Women Are Not a Voting Bloc II
A quick follow-up.
Thinking through this morning’s post “Women Are Not a Voting Bloc,” it occurred to me that Elizabeth Warren’s poor showing on Super Tuesday was a poor test case. After all, I’d already argued that she didn’t win because voters understood that she had no chance of winning and therefore didn’t want to “waste” their vote.
So, let’s look at races this cycle in sequence.
Iowa is a caucus state, so all we have to go on are entrance polls. But here’s what they looked like.
Women constituted the lion’s share of the voters in this contest, a trend that we’ll see throughout. Here, we see a modest gender effect: Elizabeth Warren came in third with women and fourth with men, at 18 percent and 14 percent, respectively. Amy Klobuchar came in last with men and women but did a full five points better with women. But the more interesting thing here is that women seem to be the difference in Pete Buttigieg’s “win” of the caucus and Bernie Sanders’ “loss.”
Let’s turn to the New Hampshire exit polls:
Again, women dominated the voting. And Klobuchar got 6 percent higher and Warren 3 percent totals among women than men. But Buttigieg was, again, the winner among women, albeit by a much smaller margin this time. Klobuchar was tied for second and Warren a distant fourth among women.
Nevada was up next and, as with Iowa, we have entrance polls rather than exit polls:
The ratios here are more balanced than in the other contests. Klobuchar does 2 points better and Warren does 5 points better among women. But, oddly, Sanders is the overwhelming favorite of both sexes this time. If only women voted, Warren would have tied for second instead of being a somewhat distant third. Klobuchar was in last place with women and men.

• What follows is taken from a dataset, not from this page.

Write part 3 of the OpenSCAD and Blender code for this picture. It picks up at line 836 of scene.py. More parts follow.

Next, we have South Carolina:
Here, the votes are shockingly similar. Biden dominated among men and women. Sanders comes in a distant second with both men and women. Steyer is a distant third among both. Buttigieg’s 8 percent is identical with women and men. Warren does do 3 points higher and Klobuchar 2 points higher with women. But, again, they’re the two last-place candidates regardless. (Technically, Warren ties Buttigieg for fourth with women.)

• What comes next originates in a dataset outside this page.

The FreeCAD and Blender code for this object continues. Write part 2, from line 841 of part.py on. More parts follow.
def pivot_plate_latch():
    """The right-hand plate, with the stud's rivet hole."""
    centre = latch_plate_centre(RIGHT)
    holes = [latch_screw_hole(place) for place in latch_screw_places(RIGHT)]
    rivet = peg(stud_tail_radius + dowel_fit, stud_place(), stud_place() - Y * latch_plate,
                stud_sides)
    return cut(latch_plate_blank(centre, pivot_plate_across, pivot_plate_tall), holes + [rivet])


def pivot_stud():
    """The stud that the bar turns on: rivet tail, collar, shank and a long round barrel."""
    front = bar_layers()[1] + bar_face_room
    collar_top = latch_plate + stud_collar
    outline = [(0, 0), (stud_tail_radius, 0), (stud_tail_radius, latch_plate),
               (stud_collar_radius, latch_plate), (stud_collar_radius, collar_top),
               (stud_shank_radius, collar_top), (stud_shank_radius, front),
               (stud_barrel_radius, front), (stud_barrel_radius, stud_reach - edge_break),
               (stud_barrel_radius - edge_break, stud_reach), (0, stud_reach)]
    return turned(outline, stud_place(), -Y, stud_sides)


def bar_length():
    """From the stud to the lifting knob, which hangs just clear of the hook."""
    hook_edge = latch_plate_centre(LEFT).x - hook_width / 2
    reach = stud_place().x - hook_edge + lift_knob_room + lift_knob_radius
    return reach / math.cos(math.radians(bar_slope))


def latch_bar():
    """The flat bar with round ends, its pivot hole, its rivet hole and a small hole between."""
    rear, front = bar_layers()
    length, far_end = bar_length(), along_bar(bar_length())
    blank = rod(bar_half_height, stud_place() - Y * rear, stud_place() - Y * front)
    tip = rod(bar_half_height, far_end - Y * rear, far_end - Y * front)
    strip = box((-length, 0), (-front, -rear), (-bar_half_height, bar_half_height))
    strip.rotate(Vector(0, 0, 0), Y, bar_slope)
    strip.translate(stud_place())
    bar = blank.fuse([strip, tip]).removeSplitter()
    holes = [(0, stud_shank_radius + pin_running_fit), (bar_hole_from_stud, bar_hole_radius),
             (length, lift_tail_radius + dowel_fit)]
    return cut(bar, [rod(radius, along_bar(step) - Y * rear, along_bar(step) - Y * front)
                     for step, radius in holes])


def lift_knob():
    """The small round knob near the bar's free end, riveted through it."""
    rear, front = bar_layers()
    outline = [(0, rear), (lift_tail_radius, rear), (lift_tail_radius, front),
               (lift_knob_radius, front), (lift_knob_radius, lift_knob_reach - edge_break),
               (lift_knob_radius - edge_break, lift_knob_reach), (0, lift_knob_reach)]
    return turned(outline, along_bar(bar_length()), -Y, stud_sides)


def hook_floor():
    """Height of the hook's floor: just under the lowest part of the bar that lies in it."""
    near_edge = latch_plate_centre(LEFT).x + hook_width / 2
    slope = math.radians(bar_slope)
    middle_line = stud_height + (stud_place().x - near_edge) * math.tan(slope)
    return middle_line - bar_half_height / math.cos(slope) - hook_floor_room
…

And we’ve already seen Super Tuesday but let’s include it again for completeness:
Warren is a distant third among women and a distant fourth among men. But, interestingly, Biden and Bloomberg get exactly the same percentages from both sexes—meaning Warren’s increase comes entirely at the expense of Sanders.

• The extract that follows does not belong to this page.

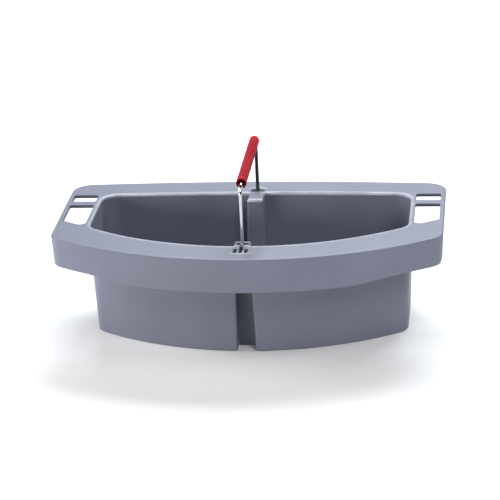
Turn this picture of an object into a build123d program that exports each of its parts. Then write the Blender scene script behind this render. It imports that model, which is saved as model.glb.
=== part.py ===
from build123d import *

import os
from math import radians, sqrt, tan

# Bow-front carry caddy, in millimetres. +Z is up, -Y is the bowed front and the origin is the centre of
# the bounding box on the underside of the tub. The bail handle stands upright in the middle.

# Overall sizes
WIDTH = 406.0
DEPTH = 236.0
HEIGHT = 118.0

# Rim: a flat plate round the opening, widest at the two ends, where it forms the ears
RIM_PLATE = 3.5
RIM_FRONT_BOW = 66.0
RIM_REAR_BOW = 9.0
RIM_FRONT_CORNER_R = 24.0
RIM_REAR_CORNER_R = 22.0
RIM_EDGE_R = 1.5
EAR_WIDTH = 36.5
FRONT_LAND = 41.0
REAR_LAND = 37.0

# Opening: the inner edge of the rim, from which the tub's walls fall
OPENING_FRONT_BOW = 56.5
OPENING_REAR_BOW = 5.0
OPENING_FRONT_CORNER_R = 20.0
OPENING_REAR_CORNER_R = 19.0
OPENING_EDGE_R = 2.0

# Tub walls and floor
WALL = 2.6
FLOOR = 2.8
WALL_DRAFT = 2.3
FLOOR_EDGE_R = 2.0

# Skirt: the turned-down edge of the rim, deepest in the middle of the front, a little shallower at the
# front corners, and shallow along the ears and the rear
SKIRT_DEPTH = 36.0
CORNER_SKIRT_DEPTH = 31.0
SIDE_SKIRT_DEPTH = 8.0
SKIRT_WALL = 2.6
SKIRT_DRAFT = 3.0
SKIRT_RISE_X = 113.0
SKIRT_RISE_RUN = 46.0
SKIRT_RISE_R = 150.0
SKIRT_STEP_FROM_CORNER = 4.0
SKIRT_STEP_RUN = 30.0
SKIRT_STEP_R = 6.0

# Hand slots through each ear: a short rear one, a bar, and a longer front one that follows the bow
SLOT_SIDE_LAND = 5.3
SLOT_WIDTH = 26.0
SLOT_REAR_FROM_CORNER = 33.3
REAR_SLOT_LENGTH = 19.7
SLOT_BAR = 11.0
SLOT_FRONT_LAND = 54.0
SLOT_CORNER_R = 2.5
SLOT_INNER_CORNER_R = 6.0

# Pilasters: the hollow posts in the front and rear walls that carry the bail
PILASTER_HALF_WIDTH = 8.4
PILASTER_WALL = 2.0
PILASTER_DRAFT = 1.6
FRONT_PILASTER_DEPTH = 13.0
REAR_PILASTER_DEPTH = 22.5
PILASTER_EDGE_R = 2.2

# Bail: one bent steel wire whose two ends turn outwards as hinge pins
WIRE_R = 2.0
AXIS_BELOW_RIM = 2.4
AXIS_TO_GRIP = 62.9
FRONT_LEG_INSIDE_OPENING = 6.2
REAR_LEG_OUTSIDE_OPENING = 8.8
PIN_LENGTH = 9.0
PIN_BEND_R = 4.0
GRIP_BEND_R = 9.0

# Pivots: over each post the rim has an open groove for a pin and a notch for the leg to swing in, with
# a thicker boss under it; the front boss also has three windows
PIN_CLEARANCE = 0.08
GROOVE_MOUTH = 3.2
SWING_CLEARANCE = 0.25
NOTCH_HALF_WIDTH = 7.5
REAR_NOTCH_INSIDE_LEG = 4.8
BOSS_HALF_WIDTH = 8.6
BOSS_DEPTH = 6.5
BOSS_END_WALL = 1.5
WINDOW_WIDTH = 3.8
WINDOW_SPACING = 5.6
SIDE_WINDOW_LENGTH = 11.0
MIDDLE_WINDOW_LENGTH = 17.4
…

Now, obviously, we don’t have a control election where men aren’t allowed to vote. It’s conceivable that, starting as early as Iowa, women are shading their vote based on what they expect men to do. They’re consuming much the same media and may well have been reluctant to vote for Klobuchar or Warren because they think men aren’t going to do so.
But, much more likely, it’s simply the fact that women don’t vote solely based on their identity as women. As noted on at least two previous posts today, Warren simply isn’t that popular outside affluent, white, college-educated voters. And, for whatever reason, Klobuchar simply wasn’t that popular, period.